» AIM OF THE EXERCISE
The required output is a word-for-word copy of the lines from the line bearing "for obj, material" through the line bearing "obj.parent = empty", inclusive, and no other lines.

» DATA ROWS
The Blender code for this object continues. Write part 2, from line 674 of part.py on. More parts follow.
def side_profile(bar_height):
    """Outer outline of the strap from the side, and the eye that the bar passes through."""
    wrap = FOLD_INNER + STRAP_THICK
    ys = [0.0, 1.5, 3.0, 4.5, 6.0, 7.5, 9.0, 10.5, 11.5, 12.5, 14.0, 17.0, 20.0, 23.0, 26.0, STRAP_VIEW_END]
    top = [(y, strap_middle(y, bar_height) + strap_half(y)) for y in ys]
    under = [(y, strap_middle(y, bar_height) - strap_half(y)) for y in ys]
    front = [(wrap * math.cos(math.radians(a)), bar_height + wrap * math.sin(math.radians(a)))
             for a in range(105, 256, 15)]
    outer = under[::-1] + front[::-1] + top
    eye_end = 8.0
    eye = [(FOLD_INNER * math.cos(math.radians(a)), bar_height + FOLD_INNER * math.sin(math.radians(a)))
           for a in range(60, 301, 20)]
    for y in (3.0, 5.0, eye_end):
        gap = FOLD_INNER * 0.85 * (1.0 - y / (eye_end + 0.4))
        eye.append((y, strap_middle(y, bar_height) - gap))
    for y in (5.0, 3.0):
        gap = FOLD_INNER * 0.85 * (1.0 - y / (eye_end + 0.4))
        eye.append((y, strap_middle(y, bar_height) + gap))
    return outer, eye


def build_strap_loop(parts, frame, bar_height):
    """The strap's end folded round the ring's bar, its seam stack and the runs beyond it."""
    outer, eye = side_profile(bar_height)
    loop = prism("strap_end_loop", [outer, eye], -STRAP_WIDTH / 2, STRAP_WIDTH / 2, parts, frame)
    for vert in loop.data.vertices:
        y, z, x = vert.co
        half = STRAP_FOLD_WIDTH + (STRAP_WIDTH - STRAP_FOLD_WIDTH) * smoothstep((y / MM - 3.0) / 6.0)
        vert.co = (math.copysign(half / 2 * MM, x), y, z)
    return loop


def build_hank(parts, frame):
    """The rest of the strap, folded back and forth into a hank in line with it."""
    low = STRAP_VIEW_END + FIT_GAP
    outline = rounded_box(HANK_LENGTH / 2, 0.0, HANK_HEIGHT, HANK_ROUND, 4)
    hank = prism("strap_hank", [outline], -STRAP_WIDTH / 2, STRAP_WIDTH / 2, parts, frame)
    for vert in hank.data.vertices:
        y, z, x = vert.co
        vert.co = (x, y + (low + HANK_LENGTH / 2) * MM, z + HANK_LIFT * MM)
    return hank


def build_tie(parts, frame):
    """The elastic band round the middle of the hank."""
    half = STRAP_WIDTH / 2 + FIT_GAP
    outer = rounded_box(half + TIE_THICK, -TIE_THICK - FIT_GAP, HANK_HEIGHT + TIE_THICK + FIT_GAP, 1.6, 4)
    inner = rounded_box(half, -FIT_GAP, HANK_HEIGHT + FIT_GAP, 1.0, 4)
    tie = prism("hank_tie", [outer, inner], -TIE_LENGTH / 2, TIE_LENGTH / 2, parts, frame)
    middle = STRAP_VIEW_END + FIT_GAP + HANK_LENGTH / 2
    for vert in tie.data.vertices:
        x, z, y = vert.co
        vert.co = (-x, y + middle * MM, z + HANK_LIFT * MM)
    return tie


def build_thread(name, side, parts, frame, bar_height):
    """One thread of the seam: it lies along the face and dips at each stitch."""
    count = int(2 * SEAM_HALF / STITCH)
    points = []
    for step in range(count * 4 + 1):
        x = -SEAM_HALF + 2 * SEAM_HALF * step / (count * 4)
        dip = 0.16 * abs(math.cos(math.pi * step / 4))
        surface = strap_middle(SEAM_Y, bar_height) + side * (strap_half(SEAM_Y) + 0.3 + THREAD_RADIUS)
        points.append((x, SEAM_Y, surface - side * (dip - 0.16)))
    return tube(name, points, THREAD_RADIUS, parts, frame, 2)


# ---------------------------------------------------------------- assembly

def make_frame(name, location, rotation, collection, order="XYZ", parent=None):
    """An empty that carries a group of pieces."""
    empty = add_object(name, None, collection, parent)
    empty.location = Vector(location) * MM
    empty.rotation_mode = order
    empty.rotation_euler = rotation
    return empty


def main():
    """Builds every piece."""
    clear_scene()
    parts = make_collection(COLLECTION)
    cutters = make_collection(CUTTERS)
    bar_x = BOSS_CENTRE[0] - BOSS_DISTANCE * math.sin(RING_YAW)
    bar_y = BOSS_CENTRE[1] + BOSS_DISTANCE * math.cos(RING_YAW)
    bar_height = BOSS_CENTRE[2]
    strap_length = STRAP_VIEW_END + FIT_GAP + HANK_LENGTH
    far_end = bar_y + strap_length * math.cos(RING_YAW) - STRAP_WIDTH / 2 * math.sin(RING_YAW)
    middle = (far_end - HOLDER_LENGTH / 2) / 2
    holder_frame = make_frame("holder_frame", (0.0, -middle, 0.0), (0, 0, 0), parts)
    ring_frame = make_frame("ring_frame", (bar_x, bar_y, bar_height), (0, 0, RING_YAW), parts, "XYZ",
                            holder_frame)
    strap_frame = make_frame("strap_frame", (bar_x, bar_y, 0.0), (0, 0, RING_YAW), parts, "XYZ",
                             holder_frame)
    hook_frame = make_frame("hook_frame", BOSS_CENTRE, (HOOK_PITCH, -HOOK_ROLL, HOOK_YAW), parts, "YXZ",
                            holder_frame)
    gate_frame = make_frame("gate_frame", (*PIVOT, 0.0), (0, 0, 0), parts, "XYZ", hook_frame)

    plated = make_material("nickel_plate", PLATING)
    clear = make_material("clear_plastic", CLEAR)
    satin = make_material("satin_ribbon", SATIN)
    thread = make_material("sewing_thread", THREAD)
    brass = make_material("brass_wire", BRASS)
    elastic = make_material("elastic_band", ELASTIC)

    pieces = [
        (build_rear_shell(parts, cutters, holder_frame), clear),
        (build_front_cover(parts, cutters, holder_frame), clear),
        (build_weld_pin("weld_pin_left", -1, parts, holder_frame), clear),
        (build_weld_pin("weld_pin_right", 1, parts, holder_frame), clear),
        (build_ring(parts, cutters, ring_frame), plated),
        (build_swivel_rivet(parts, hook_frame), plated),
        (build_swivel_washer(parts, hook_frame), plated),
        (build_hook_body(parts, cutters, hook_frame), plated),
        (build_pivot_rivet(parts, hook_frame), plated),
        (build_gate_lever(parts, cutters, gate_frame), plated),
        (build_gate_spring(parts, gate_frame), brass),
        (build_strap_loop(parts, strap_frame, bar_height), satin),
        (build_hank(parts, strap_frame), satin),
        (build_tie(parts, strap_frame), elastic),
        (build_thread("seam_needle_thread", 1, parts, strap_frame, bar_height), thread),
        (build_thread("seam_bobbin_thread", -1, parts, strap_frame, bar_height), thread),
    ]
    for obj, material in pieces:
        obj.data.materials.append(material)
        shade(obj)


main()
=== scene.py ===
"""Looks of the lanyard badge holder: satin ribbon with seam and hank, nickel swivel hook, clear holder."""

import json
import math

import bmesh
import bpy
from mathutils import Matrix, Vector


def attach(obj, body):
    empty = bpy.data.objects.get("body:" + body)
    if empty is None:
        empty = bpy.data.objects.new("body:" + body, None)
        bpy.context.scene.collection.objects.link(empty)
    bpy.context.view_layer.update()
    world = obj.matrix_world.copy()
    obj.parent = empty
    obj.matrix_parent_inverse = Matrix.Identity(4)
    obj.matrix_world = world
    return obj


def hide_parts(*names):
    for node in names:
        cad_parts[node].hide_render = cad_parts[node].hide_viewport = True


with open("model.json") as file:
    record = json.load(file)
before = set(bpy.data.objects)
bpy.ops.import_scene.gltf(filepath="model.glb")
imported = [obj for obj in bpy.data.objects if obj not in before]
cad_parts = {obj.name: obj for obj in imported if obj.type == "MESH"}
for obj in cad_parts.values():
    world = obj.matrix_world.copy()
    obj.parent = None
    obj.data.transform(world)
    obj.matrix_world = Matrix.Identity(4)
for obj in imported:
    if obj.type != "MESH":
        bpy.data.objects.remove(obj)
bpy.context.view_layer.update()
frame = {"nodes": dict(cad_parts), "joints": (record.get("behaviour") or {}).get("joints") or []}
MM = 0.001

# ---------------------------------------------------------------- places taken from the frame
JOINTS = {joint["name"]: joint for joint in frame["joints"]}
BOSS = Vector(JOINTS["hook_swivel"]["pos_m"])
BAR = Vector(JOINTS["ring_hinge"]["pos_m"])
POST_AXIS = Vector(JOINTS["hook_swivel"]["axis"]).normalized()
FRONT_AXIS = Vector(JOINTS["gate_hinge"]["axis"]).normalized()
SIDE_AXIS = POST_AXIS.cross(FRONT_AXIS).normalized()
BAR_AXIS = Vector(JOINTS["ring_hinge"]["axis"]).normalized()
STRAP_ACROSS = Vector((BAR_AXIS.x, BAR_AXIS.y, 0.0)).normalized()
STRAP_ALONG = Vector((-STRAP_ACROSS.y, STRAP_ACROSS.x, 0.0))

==

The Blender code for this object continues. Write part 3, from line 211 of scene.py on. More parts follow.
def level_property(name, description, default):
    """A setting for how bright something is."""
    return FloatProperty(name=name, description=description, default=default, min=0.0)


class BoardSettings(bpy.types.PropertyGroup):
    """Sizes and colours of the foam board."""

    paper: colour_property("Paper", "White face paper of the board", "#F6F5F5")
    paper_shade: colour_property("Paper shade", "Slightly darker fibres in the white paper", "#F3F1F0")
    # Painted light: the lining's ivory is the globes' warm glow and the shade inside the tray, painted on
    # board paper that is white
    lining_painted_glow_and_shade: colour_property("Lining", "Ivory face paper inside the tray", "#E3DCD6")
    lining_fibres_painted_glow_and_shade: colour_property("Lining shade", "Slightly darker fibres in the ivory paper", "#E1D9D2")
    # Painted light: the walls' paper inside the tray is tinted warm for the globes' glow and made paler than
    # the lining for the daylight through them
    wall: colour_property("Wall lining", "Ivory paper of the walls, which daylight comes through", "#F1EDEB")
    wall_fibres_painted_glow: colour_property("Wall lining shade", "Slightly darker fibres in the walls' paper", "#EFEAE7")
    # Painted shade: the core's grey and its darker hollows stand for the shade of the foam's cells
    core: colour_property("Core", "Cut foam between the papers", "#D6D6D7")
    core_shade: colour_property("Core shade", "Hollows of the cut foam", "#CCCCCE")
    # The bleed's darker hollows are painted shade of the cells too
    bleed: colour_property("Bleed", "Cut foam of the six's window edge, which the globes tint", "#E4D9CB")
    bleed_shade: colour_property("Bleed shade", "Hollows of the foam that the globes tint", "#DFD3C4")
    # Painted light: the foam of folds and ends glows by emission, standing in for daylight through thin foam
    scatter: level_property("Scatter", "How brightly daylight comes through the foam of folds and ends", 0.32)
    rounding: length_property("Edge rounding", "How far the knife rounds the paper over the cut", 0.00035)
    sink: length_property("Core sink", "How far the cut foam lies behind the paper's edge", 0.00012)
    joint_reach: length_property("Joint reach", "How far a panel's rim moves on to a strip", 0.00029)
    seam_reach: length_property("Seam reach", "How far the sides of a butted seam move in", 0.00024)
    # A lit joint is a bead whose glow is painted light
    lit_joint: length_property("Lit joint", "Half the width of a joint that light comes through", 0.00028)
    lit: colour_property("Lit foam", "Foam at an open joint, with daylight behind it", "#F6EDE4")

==

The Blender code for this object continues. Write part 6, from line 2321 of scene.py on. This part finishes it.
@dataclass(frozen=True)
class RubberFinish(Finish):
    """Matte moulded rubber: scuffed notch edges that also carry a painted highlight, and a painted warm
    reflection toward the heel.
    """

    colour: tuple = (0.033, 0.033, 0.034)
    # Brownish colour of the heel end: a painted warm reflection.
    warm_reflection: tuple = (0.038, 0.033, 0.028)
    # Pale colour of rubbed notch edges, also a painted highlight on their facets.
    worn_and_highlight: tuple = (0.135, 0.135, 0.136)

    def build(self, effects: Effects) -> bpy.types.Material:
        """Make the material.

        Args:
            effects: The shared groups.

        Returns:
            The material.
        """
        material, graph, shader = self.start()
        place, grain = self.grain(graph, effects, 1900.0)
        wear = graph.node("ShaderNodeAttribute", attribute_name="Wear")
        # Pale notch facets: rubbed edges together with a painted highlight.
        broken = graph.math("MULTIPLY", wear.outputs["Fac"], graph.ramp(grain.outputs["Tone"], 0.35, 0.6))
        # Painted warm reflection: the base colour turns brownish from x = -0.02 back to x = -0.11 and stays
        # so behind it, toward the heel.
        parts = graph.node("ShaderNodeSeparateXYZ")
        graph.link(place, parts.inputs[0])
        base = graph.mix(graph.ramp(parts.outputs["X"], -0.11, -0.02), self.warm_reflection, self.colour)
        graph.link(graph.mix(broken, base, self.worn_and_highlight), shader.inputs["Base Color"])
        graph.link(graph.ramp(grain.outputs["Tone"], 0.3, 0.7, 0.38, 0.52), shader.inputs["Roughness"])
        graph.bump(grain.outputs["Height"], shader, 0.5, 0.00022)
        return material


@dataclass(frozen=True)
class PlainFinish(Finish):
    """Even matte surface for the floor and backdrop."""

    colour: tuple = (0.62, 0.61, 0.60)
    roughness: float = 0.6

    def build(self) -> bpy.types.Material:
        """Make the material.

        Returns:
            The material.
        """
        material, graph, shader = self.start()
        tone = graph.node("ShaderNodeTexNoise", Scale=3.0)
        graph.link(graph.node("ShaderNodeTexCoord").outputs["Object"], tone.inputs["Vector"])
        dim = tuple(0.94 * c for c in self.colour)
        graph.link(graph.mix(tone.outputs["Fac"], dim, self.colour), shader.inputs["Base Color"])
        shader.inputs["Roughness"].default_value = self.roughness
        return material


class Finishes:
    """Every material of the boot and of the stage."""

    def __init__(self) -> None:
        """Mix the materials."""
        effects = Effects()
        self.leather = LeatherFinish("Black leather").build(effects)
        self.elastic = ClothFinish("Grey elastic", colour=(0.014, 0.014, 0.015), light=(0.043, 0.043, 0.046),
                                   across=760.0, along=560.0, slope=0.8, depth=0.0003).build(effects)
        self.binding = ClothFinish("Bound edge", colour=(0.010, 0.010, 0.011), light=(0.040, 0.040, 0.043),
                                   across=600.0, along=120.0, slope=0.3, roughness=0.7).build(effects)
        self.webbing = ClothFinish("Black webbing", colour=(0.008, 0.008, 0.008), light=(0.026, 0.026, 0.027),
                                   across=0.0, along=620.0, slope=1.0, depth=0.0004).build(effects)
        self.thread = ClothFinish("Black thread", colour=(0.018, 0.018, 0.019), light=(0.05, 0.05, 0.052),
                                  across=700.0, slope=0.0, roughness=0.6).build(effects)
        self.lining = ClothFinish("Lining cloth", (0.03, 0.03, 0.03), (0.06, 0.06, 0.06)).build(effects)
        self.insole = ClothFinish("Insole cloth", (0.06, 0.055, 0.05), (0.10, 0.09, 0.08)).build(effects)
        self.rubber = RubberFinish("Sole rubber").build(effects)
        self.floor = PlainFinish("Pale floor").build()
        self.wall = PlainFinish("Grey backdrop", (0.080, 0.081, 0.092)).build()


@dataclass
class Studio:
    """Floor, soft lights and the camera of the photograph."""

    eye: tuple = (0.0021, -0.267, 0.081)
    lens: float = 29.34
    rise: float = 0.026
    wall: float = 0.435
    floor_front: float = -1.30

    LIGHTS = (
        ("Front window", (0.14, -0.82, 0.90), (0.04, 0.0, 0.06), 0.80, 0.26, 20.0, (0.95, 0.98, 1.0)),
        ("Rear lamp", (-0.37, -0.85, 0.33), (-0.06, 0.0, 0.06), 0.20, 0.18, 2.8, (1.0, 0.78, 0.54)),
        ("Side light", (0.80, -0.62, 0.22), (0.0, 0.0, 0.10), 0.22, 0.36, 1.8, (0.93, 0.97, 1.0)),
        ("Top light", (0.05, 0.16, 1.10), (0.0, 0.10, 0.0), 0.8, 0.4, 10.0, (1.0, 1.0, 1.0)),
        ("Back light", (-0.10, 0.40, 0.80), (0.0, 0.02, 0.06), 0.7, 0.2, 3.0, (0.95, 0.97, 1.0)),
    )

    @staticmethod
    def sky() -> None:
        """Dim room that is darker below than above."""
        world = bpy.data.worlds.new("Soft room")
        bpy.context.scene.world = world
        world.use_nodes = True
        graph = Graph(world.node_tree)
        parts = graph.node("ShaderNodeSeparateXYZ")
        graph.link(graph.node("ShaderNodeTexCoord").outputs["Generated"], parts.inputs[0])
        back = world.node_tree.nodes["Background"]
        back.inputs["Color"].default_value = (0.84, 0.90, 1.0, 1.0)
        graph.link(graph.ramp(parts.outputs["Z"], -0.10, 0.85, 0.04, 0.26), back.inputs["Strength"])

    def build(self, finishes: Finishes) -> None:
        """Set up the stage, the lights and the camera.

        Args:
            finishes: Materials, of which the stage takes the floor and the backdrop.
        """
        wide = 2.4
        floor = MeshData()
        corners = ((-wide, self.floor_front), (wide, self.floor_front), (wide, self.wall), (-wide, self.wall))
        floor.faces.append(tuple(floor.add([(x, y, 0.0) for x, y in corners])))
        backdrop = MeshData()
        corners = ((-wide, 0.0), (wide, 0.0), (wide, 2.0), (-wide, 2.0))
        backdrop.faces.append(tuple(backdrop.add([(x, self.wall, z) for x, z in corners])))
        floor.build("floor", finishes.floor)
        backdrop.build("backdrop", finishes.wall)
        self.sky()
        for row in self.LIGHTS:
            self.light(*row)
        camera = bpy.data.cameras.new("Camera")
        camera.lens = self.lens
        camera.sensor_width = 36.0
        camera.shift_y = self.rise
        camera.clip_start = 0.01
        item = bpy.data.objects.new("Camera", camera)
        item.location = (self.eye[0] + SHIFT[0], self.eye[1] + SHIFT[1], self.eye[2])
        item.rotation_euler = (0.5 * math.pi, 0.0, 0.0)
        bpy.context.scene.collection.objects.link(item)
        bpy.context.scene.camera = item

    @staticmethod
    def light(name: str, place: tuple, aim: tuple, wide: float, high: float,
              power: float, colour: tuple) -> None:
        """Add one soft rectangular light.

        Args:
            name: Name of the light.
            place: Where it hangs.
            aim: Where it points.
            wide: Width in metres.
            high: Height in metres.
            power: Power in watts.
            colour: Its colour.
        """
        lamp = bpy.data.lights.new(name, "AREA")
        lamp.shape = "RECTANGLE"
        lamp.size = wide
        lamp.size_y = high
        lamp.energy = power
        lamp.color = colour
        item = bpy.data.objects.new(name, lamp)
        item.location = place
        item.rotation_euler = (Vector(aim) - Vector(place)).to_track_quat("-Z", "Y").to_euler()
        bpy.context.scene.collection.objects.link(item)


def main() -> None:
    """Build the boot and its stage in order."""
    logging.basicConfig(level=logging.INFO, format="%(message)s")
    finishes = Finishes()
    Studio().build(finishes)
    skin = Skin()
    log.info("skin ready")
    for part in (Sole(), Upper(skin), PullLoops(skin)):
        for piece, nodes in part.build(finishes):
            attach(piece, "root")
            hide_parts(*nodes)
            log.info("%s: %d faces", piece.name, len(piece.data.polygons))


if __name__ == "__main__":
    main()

» EXERCISE RESPONSE
    for obj, material in pieces:
        obj.data.materials.append(material)
        shade(obj)


main()
=== scene.py ===
"""Looks of the lanyard badge holder: satin ribbon with seam and hank, nickel swivel hook, clear holder."""

import json
import math

import bmesh
import bpy
from mathutils import Matrix, Vector


def attach(obj, body):
    empty = bpy.data.objects.get("body:" + body)
    if empty is None:
        empty = bpy.data.objects.new("body:" + body, None)
        bpy.context.scene.collection.objects.link(empty)
    bpy.context.view_layer.update()
    world = obj.matrix_world.copy()
    obj.parent = empty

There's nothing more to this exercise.